◆ Input for this task
▬▬▬▬▬▬▬▬▬▬
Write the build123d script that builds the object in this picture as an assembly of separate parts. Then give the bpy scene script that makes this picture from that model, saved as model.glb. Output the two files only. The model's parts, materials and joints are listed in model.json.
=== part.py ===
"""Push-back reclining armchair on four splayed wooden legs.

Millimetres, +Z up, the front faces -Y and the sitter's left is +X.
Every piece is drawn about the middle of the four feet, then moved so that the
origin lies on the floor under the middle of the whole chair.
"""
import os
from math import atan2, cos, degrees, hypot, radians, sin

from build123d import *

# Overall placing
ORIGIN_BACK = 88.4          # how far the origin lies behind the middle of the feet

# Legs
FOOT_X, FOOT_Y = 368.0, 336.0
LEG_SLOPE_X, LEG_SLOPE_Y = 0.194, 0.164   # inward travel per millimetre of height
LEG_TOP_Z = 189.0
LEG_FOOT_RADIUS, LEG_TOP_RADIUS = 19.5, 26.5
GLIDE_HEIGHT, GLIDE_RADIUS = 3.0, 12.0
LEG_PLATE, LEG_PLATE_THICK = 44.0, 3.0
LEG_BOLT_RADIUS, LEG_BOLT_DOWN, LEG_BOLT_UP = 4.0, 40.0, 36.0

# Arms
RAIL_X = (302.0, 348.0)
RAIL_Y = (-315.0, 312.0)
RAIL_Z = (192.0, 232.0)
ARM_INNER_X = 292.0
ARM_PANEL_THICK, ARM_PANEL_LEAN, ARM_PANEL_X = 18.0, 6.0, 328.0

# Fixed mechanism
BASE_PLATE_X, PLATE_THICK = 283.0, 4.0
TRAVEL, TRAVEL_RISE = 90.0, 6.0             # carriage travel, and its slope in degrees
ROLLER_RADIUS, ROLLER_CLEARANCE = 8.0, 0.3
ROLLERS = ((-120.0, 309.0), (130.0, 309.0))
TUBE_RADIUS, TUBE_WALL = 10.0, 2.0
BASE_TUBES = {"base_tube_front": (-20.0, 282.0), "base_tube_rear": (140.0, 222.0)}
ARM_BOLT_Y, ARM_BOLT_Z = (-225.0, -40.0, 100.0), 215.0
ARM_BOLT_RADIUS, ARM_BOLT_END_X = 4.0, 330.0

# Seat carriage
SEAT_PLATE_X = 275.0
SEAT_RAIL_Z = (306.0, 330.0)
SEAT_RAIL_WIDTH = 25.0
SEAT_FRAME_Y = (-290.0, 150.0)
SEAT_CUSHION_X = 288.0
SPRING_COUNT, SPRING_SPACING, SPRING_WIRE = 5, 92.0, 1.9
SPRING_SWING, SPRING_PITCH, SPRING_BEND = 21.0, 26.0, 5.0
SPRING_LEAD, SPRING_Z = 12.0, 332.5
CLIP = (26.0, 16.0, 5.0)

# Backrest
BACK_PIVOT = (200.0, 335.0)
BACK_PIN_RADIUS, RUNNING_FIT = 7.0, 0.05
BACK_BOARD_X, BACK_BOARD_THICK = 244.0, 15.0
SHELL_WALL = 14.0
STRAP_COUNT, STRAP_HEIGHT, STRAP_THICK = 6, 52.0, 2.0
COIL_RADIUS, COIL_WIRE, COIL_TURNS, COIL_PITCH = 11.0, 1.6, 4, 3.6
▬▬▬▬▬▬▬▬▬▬
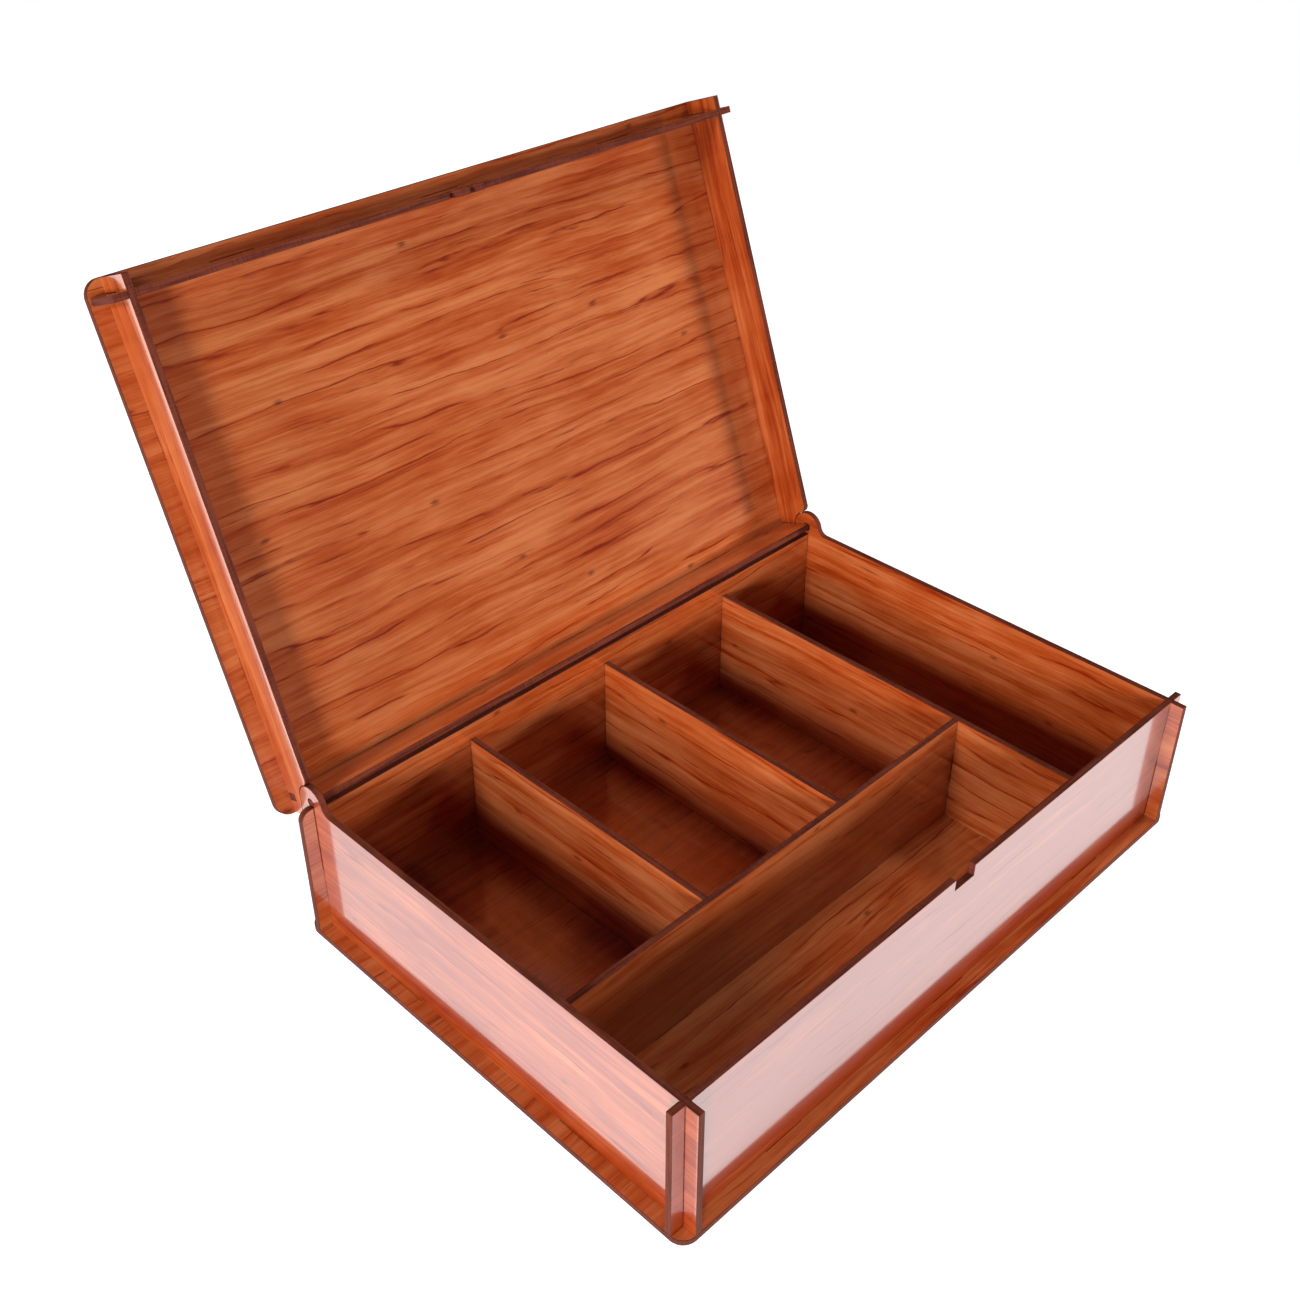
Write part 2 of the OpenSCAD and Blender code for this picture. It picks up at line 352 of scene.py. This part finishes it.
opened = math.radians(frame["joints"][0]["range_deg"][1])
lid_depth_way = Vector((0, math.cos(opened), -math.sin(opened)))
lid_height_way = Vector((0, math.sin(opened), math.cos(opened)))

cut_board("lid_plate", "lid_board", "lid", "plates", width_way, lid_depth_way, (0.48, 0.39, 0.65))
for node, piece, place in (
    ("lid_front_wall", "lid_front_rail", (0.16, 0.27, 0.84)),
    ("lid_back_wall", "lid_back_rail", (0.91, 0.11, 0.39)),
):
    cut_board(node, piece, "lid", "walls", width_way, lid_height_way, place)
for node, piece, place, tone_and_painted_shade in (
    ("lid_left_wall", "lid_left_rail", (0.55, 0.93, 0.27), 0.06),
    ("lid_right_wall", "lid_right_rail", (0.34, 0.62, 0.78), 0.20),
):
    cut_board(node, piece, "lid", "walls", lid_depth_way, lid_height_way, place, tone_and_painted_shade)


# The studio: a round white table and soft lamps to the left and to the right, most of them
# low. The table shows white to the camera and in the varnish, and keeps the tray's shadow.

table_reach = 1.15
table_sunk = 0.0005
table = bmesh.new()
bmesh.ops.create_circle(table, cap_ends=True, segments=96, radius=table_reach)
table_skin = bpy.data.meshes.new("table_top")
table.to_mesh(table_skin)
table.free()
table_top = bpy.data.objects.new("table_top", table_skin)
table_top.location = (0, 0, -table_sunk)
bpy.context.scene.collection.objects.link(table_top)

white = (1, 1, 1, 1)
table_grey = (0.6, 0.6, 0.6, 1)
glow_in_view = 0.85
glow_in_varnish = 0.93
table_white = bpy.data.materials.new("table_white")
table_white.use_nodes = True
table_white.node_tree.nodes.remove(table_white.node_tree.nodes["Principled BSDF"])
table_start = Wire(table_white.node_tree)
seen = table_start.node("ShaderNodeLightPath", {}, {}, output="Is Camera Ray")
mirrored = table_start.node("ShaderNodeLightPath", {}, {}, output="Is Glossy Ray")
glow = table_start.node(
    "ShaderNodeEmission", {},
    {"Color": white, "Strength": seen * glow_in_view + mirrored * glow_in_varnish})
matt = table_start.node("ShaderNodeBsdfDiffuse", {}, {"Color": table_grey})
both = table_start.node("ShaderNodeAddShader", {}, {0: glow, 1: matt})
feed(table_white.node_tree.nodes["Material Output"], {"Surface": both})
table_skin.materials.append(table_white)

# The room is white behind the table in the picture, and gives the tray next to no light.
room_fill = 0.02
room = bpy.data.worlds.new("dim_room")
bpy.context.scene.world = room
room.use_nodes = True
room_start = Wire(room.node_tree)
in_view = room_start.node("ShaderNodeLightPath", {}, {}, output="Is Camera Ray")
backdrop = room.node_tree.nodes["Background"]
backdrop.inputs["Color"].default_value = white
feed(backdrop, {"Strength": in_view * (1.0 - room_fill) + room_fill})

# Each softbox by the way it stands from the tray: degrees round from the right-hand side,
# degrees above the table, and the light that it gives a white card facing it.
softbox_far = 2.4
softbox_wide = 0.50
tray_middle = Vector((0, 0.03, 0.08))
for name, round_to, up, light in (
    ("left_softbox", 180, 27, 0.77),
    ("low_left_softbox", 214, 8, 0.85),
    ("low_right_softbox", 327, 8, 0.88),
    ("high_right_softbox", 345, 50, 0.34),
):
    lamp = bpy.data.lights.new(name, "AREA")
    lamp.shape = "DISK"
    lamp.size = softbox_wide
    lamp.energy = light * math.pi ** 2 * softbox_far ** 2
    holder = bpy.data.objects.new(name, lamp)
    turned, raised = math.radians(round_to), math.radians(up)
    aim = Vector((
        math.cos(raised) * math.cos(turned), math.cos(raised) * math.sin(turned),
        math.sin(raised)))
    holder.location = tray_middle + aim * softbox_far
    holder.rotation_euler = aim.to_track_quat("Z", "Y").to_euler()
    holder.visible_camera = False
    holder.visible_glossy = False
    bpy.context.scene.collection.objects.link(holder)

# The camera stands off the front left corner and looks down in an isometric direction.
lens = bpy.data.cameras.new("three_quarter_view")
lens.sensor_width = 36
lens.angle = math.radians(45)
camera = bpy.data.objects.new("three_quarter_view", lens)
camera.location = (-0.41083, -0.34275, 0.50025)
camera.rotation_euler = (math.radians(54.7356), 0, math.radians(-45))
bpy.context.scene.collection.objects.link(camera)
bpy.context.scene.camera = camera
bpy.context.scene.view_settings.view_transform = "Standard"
▬▬▬▬▬▬▬▬▬▬
◆ Stated task
From the line that contains "Write part 2" through the line that contains "bpy.context.scene.collection.objects.link(table_top)", reproduce every line exactly, both end lines included.

◆ Correct answer
Write part 2 of the OpenSCAD and Blender code for this picture. It picks up at line 352 of scene.py. This part finishes it.
opened = math.radians(frame["joints"][0]["range_deg"][1])
lid_depth_way = Vector((0, math.cos(opened), -math.sin(opened)))
lid_height_way = Vector((0, math.sin(opened), math.cos(opened)))

cut_board("lid_plate", "lid_board", "lid", "plates", width_way, lid_depth_way, (0.48, 0.39, 0.65))
for node, piece, place in (
    ("lid_front_wall", "lid_front_rail", (0.16, 0.27, 0.84)),
    ("lid_back_wall", "lid_back_rail", (0.91, 0.11, 0.39)),
):
    cut_board(node, piece, "lid", "walls", width_way, lid_height_way, place)
for node, piece, place, tone_and_painted_shade in (
    ("lid_left_wall", "lid_left_rail", (0.55, 0.93, 0.27), 0.06),
    ("lid_right_wall", "lid_right_rail", (0.34, 0.62, 0.78), 0.20),
):
    cut_board(node, piece, "lid", "walls", lid_depth_way, lid_height_way, place, tone_and_painted_shade)


# The studio: a round white table and soft lamps to the left and to the right, most of them
# low. The table shows white to the camera and in the varnish, and keeps the tray's shadow.

table_reach = 1.15
table_sunk = 0.0005
table = bmesh.new()
bmesh.ops.create_circle(table, cap_ends=True, segments=96, radius=table_reach)
table_skin = bpy.data.meshes.new("table_top")
table.to_mesh(table_skin)
table.free()
table_top = bpy.data.objects.new("table_top", table_skin)
table_top.location = (0, 0, -table_sunk)
bpy.context.scene.collection.objects.link(table_top)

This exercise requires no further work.